10/25/23

World's End: A T.C. Boyle Classic

World’s End (1987)

By T. C. Boyle

Penguin, 456 pages.

★★★★

 


 

 

I enjoy going to League of Women Voters book sales: 50 cents-$1 for paperbacks and two bucks for a hardcover. At a recent sale in Amherst I scored a few titles from favorite authors and works of others I’ve been meaning to read.

 

One of the latter is T.C. Boyle whose World's End was a PEN/Faulkner winner. The back blurb promises, “Walter Van Brunt is about to have a collision with history.” And how!  World's End is a sprawling novel that starts in the 17th century and wends its way through the 1960s, all with an eye toward helping Walter uncover his father's role during the “Peterskill” riots of 1949 (Peekskill thinly disguised) Local thugs, American Legion toughs, the KKK, and coopted cops broke up a licensed concert sponsored by then-legal American communists. Had not luck prevailed, more than bloody noses and broken bones would have occurred. One of the mob’s objectives was to lynch African American singer Paul Robeson.

 

It seems a stretch to locate the roots of 20th century history in 1663, but Boyle is a weaver of connections who wants us to consider what things are bred in the bone. Most of the book is set in New York's Hudson River Valley, but it also detours to the Netherlands and Alaska, involves Native-American tribes, social class conflict, racism, feuding families, and missing limbs. (Yep, missing limbs!)

 

Boyle included a cast of characters for each of the time periods, which you’ll need as 61 play important roles. Unless you grew up in New York State, you might not know it was a Dutch colony for 30 years before the English took control. Dutch influence is why some of New York’s most powerful families bear surnames such Van Buren, Rockefeller, Vanderbilt, and Roosevelt.

 

Most of the novel’s Dutch protagonists are of lesser fame –though Peter Stuyvesant of Manhattan island notoriety gets some play–but they were part of a drama pitting highborn against lowborn.

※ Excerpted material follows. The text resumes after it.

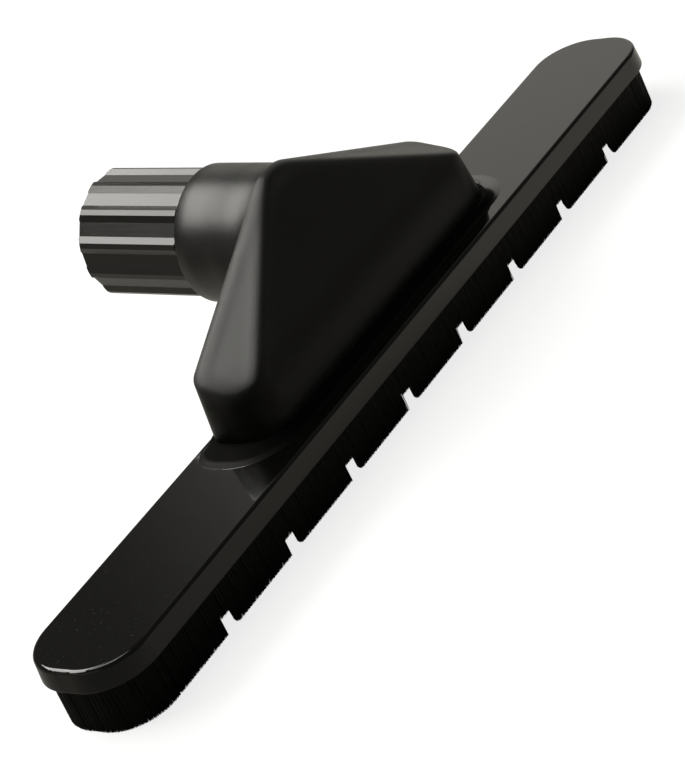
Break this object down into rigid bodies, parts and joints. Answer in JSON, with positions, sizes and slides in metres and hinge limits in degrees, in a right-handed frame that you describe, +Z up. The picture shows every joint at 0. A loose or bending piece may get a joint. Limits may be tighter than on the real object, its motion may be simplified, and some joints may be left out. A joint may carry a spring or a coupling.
{
  "type": "vacuum cleaner floor brush nozzle",
  "caption": "Long narrow hard-floor brush nozzle for a vacuum wand, with a notched bristle skirt under a rounded plate, a peaked hood and a ribbed round cuff.",
  "frame": {"origin": "centre of the bounding box at floor level, the plane of the bristle tips", "axes": "+X along the nozzle, +Y towards the neck and cuff (the wand leaves that way, 3.7 degrees above level), +Z up from the floor"},
  "size_m": [0.3548, 0.1131, 0.083],
  "materials": {
    "plate": "high gloss black moulding",
    "hood": "satin black moulding",
    "cuff": "semi-gloss black moulding",
    "screw_steel": "zinc-plated steel",
    "bristle": "black nylon filament",
    "strip_steel": "galvanised sheet steel",
    "wire_steel": "bright drawn wire"
  },
  "bodies": {
    "root": {"base_plate": "plate", "hood": "hood", "cuff": "cuff", "hood_screws": "screw_steel", "front_bristles": "bristle", "front_channel": "strip_steel", "front_core_wire": "wire_steel", "rear_bristles": "bristle", "rear_channel": "strip_steel", "rear_core_wire": "wire_steel", "left_end_bristles": "bristle", "left_end_channel": "strip_steel", "left_end_core_wire": "wire_steel", "right_end_bristles": "bristle", "right_end_channel": "strip_steel", "right_end_core_wire": "wire_steel"}
  },
  "joints": []
}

Walter's kin were among the latter, tenant farmers and pioneers who intermarried with Kitchawank (Algonquin) natives, and paid the price if they crossed Van Wart patroons, Dutch office holders, or their allies.

 

You can get bogged down in the names and unfamiliar political dynamics, but Boyle delivers a history lesson that is left out of most textbooks. This is especially case of the Kitchawank, many of whom were mixed bloods of shifting loyalties but increasingly Europeanized lifestyles. Not that that's saying much, as lowborn Dutch lived both close to nature and close to the vest. To simplify, clashes between the Van Warts and the Van Brunts shaped Walter’s life two centuries before he was born. Not that Walter is a prince in the 1960s or even a decent person. It's also the case that the Van Warts are not as mighty as they once were, yet still considered themselves to be. Bred in the bone?

 

Doyle's book is an American tragedy, so not too many characters wear untarnished armor. His countercultural males are largely unwashed, unrealistic, and sexist to the core. The exception is that Boyle has sympathy for the crew of the Arcadia trying to clean up the polluted Hudson. (He is so obviously alluding to the sloop Clearwater and Pete Seeger that one wonders why he bothered with such disguises.) The crew might be the only folks in the book with altruistic motives, no matter what detractors thought of their politics.

 

Walter and others will indeed collide with history.  Such crashes take a toll even if the parties survive (and not all will.) Walter's dilemma, like that of his ancestor Wouter, is an old one that resonates today: Do we repeat history or change it? Do we take a stand or bend the knee? It was happenstance that the Peekskill riots factored into World's End, but I certainly drew comparisons to the January 6th rioters who chose base motives over democratic ones.

 

Boyle’s book was written 36 years ago when the general public's reading habits were more sophisticated and patient than they are today. As such, Boyle saw no need to compromise between literary style and storytelling. It takes time to sort characters, untangle the historical threads, and immerse yourself in the narrative, but it's worth it.

 

Rob Weir

 

Note: The cover is adorned with a wooden shoe, a nod to the Dutch, but also a sly reference to sabots from whence we get the word sabotage. In the early 1800s artisans threatened with job loss hurled sabots into machines.